Understanding your deductions ensures you can take advantage of all deductions that apply to you. The more deductions available, the lower your taxable income.
There are also some deductions small business owners sometimes assume they can make but aren’t actually eligible as tax write-offs. A good example is that although there are deductions related to employee payroll, you can’t make deductions associated with your own labour costs. You also can’t claim something like a parking ticket just because you were parked illegally while visiting a client or picking up materials related to your business. Although special uniforms or protective clothing are deductible, “business clothes” such as suits and ties are not.

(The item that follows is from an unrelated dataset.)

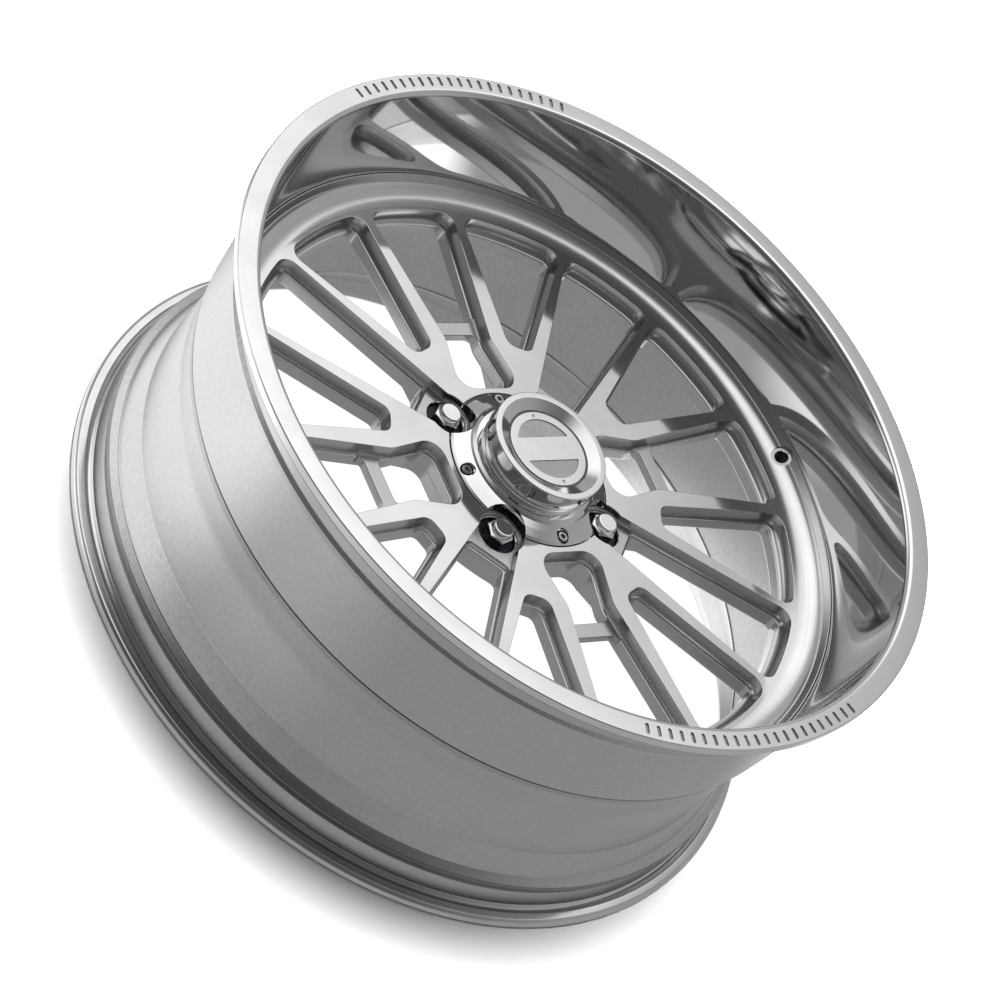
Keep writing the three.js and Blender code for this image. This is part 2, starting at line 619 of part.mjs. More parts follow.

Another misconception is that because professional associations and membership fees are deductibles, you can deduct a club membership. However, even if you conduct business meetings or use the club to find new clients, they are not tax write-offs.
The last assumption is related to insurance. This is often a misunderstood write-off because you can claim premiums for private health care as well as commercial insurance but can’t claim insurance premiums for life or disability plans.
The best way to avoid audits or, worse, accusations of tax evasion is to work with an accountant who understands tax laws.